#### [Task statement]
Give the lines of the material verbatim, from the first line to the line with "-0.048, rise: -0.6", including both.
==== Recorded data
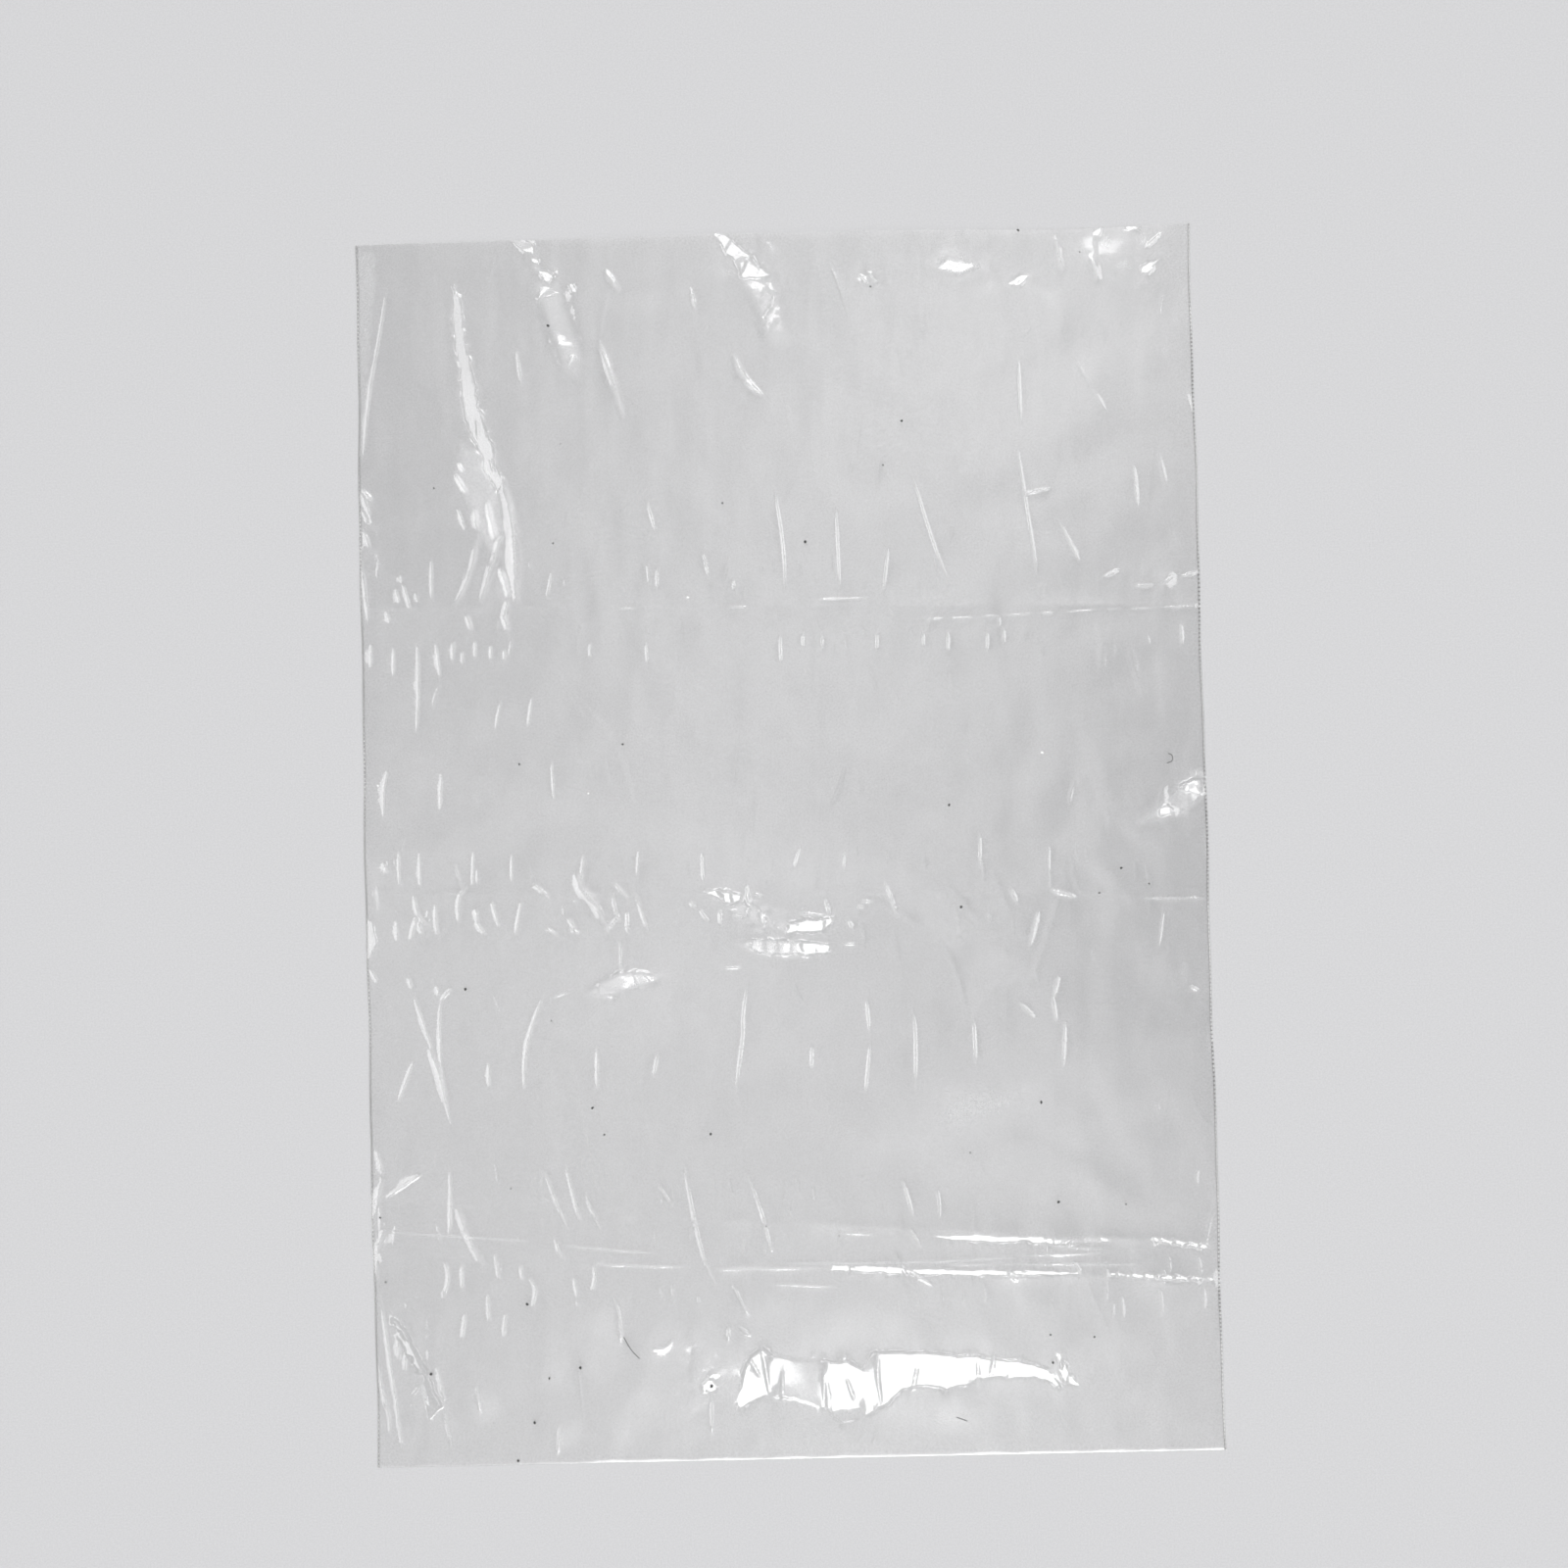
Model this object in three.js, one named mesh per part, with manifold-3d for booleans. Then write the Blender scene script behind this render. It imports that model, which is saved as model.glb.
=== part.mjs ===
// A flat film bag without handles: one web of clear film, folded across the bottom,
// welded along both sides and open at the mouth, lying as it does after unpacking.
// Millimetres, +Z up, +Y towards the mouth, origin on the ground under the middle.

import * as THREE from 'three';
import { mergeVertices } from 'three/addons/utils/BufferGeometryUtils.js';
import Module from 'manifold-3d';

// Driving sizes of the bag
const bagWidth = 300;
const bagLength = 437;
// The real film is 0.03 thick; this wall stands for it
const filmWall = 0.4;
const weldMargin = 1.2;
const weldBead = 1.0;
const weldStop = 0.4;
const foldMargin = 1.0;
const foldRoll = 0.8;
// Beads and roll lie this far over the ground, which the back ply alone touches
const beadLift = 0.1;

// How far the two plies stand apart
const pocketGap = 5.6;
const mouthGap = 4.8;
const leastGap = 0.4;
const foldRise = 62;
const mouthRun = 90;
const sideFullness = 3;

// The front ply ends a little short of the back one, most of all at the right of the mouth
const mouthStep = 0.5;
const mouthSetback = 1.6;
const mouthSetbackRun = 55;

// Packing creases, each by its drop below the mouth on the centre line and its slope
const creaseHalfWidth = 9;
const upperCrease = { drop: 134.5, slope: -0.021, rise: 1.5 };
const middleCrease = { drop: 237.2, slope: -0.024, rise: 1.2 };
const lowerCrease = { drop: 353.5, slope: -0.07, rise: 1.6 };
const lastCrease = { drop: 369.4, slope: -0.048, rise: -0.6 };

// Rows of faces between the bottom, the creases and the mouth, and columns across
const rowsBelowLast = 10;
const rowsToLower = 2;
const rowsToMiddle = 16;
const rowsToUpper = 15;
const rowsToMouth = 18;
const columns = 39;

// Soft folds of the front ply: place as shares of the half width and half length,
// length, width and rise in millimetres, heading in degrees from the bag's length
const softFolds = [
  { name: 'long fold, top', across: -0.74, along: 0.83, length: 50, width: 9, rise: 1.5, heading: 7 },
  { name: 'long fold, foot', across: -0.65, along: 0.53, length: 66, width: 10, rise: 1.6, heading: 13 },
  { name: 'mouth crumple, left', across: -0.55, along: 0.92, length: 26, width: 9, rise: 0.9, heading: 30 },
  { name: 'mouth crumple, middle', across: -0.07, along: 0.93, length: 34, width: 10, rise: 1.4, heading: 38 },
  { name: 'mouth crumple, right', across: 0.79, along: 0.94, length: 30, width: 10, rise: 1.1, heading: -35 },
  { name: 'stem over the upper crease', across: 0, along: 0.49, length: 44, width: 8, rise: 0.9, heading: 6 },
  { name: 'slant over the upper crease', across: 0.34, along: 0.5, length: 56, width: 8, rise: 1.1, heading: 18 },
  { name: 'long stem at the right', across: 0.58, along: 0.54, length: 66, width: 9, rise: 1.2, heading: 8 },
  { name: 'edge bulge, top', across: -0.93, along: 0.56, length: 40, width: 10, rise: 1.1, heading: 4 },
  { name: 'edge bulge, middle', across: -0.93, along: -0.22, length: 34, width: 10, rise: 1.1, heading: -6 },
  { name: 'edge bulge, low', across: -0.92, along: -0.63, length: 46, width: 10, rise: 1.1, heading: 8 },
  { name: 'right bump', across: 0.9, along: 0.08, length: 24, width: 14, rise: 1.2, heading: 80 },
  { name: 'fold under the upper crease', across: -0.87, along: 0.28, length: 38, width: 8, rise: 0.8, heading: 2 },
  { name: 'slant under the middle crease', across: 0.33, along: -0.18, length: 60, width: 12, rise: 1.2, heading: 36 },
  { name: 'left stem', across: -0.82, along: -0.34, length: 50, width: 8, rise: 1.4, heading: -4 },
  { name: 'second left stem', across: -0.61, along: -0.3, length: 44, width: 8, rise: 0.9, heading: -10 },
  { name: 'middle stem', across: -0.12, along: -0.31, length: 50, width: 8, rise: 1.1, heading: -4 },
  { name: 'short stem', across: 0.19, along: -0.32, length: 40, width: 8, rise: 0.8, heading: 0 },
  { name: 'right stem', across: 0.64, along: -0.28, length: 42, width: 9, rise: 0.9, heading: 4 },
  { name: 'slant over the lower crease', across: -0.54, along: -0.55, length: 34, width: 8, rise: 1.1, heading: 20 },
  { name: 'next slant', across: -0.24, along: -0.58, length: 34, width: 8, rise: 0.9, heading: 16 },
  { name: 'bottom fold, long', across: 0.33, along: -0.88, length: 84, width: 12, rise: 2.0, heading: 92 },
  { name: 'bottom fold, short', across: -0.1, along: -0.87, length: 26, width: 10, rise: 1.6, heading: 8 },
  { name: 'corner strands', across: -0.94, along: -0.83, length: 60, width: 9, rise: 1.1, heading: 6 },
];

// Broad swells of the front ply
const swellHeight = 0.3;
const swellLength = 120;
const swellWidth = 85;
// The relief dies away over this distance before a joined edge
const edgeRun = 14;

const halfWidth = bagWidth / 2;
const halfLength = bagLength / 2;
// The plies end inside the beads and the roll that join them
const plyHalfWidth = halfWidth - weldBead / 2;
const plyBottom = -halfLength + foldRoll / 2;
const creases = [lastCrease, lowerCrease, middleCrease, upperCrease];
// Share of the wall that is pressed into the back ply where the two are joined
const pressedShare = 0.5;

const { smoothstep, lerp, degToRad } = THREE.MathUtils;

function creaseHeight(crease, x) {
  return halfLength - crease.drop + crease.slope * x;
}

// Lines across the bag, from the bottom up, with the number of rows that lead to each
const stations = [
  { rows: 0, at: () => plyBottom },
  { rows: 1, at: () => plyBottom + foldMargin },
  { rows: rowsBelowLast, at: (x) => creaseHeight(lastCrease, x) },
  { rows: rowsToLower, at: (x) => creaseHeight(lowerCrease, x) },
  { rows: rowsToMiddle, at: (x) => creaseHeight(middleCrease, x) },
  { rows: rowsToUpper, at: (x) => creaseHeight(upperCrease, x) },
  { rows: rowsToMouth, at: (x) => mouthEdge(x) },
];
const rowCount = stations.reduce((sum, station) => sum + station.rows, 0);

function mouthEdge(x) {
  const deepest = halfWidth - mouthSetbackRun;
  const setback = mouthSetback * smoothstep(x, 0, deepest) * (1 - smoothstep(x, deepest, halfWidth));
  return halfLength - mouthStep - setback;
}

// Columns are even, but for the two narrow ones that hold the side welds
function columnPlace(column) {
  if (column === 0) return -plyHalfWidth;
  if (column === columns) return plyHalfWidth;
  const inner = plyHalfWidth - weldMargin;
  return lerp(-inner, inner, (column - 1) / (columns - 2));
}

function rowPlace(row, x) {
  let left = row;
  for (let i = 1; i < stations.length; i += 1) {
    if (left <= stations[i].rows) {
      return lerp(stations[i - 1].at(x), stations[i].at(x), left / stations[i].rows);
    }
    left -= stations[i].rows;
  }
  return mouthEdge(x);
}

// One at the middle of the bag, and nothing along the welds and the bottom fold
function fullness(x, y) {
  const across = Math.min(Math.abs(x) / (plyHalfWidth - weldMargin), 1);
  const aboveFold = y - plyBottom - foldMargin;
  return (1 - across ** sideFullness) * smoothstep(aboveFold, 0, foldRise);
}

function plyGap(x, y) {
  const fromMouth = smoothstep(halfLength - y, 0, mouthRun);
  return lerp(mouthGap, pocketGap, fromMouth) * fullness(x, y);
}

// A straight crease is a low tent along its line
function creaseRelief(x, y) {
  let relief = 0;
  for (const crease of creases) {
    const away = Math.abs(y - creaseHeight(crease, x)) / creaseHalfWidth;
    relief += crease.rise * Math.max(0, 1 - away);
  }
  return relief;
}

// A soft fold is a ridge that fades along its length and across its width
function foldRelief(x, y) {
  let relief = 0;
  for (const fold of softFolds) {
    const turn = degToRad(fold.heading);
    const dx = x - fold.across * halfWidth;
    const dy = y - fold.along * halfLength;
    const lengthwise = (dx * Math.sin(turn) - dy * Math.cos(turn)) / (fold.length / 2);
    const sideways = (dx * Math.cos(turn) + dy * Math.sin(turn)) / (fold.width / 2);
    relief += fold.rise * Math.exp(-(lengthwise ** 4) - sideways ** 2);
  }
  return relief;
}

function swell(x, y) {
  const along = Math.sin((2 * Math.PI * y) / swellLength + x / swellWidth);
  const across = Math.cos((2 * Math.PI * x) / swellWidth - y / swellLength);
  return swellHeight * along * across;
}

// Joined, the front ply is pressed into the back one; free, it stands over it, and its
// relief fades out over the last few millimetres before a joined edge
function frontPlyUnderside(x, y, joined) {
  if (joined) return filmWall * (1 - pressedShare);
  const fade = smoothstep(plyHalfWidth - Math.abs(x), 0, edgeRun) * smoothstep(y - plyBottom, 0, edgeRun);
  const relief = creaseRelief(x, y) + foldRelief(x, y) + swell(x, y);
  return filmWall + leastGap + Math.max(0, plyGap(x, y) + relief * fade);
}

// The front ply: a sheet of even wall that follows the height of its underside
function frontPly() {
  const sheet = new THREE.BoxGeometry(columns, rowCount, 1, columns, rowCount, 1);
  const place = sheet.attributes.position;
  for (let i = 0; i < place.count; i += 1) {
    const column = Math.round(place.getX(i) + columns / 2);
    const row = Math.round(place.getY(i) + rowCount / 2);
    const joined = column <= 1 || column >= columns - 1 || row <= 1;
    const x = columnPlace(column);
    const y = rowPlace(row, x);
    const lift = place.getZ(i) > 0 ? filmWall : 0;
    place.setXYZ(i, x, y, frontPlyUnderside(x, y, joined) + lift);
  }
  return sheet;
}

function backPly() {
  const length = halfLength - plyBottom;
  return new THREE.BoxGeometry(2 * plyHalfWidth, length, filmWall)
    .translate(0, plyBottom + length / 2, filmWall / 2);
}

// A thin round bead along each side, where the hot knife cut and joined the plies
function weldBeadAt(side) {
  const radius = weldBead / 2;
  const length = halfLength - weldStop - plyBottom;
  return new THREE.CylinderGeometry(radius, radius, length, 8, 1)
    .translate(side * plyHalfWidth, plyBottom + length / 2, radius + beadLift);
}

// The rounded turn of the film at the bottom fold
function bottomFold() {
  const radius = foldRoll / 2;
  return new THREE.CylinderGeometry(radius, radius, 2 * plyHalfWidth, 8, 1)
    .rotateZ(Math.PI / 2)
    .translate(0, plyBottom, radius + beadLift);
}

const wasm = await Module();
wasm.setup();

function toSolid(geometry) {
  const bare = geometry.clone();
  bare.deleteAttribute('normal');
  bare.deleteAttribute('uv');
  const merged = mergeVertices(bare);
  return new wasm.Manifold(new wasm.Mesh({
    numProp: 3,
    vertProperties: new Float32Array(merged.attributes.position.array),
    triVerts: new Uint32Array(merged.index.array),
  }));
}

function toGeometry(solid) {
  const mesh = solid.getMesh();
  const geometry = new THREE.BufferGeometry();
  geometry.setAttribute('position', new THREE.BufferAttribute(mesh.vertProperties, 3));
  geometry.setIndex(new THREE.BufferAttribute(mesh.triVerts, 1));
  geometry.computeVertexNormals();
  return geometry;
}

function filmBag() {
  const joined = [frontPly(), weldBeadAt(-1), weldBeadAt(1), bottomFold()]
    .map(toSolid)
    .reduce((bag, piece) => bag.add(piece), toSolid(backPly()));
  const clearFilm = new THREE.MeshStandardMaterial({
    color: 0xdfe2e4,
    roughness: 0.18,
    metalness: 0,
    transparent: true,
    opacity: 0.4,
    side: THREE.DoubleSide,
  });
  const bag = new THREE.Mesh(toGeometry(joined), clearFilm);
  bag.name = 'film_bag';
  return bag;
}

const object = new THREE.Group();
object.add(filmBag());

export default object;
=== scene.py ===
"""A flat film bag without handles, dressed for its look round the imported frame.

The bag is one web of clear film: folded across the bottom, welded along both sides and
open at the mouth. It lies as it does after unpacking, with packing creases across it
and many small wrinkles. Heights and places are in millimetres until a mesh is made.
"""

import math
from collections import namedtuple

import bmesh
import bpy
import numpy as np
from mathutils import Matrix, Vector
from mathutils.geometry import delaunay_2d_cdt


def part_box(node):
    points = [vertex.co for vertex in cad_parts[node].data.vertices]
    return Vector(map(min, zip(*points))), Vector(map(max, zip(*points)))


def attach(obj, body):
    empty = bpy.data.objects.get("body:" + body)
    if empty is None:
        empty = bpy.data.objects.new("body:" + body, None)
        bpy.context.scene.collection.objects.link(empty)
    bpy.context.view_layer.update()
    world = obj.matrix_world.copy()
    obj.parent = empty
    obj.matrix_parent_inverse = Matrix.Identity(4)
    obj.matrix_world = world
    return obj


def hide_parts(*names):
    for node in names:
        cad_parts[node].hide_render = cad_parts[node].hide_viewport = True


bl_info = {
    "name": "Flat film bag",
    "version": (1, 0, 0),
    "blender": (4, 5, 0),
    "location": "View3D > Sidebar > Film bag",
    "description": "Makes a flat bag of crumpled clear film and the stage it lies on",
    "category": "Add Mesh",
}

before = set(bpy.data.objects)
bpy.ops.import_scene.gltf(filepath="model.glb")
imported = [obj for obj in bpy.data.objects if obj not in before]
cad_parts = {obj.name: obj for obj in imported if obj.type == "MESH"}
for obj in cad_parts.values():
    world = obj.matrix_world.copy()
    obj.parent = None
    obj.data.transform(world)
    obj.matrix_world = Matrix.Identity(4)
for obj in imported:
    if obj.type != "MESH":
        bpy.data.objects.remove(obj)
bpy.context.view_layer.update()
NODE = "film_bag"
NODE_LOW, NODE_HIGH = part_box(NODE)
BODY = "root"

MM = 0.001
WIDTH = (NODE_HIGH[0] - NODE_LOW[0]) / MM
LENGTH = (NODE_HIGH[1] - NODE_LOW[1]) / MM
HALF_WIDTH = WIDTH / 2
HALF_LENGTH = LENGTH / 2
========
#### [Written answer]
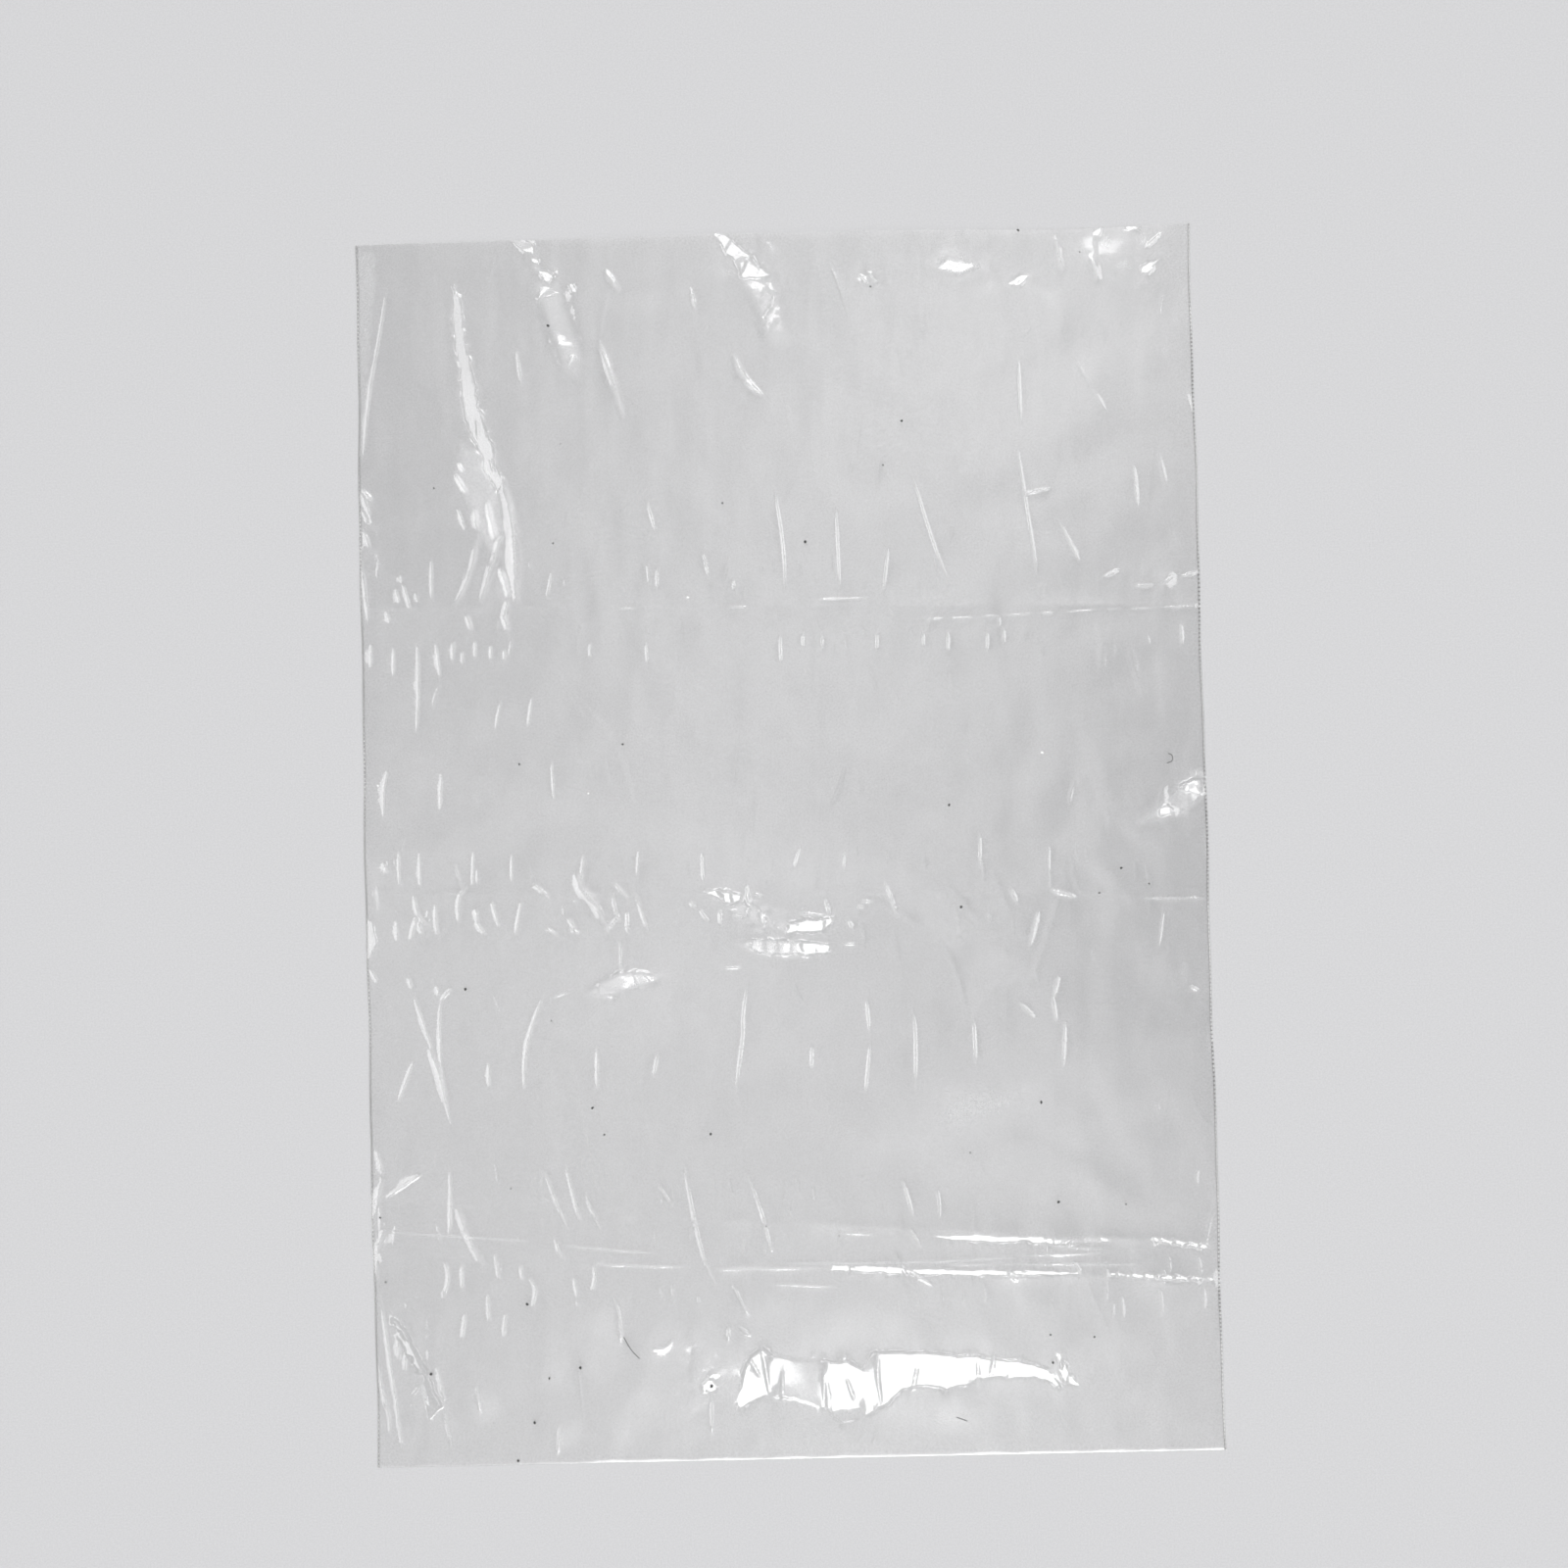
Model this object in three.js, one named mesh per part, with manifold-3d for booleans. Then write the Blender scene script behind this render. It imports that model, which is saved as model.glb.
=== part.mjs ===
// A flat film bag without handles: one web of clear film, folded across the bottom,
// welded along both sides and open at the mouth, lying as it does after unpacking.
// Millimetres, +Z up, +Y towards the mouth, origin on the ground under the middle.

import * as THREE from 'three';
import { mergeVertices } from 'three/addons/utils/BufferGeometryUtils.js';
import Module from 'manifold-3d';

// Driving sizes of the bag
const bagWidth = 300;
const bagLength = 437;
// The real film is 0.03 thick; this wall stands for it
const filmWall = 0.4;
const weldMargin = 1.2;
const weldBead = 1.0;
const weldStop = 0.4;
const foldMargin = 1.0;
const foldRoll = 0.8;
// Beads and roll lie this far over the ground, which the back ply alone touches
const beadLift = 0.1;

// How far the two plies stand apart
const pocketGap = 5.6;
const mouthGap = 4.8;
const leastGap = 0.4;
const foldRise = 62;
const mouthRun = 90;
const sideFullness = 3;

// The front ply ends a little short of the back one, most of all at the right of the mouth
const mouthStep = 0.5;
const mouthSetback = 1.6;
const mouthSetbackRun = 55;

// Packing creases, each by its drop below the mouth on the centre line and its slope
const creaseHalfWidth = 9;
const upperCrease = { drop: 134.5, slope: -0.021, rise: 1.5 };
const middleCrease = { drop: 237.2, slope: -0.024, rise: 1.2 };
const lowerCrease = { drop: 353.5, slope: -0.07, rise: 1.6 };
const lastCrease = { drop: 369.4, slope: -0.048, rise: -0.6 };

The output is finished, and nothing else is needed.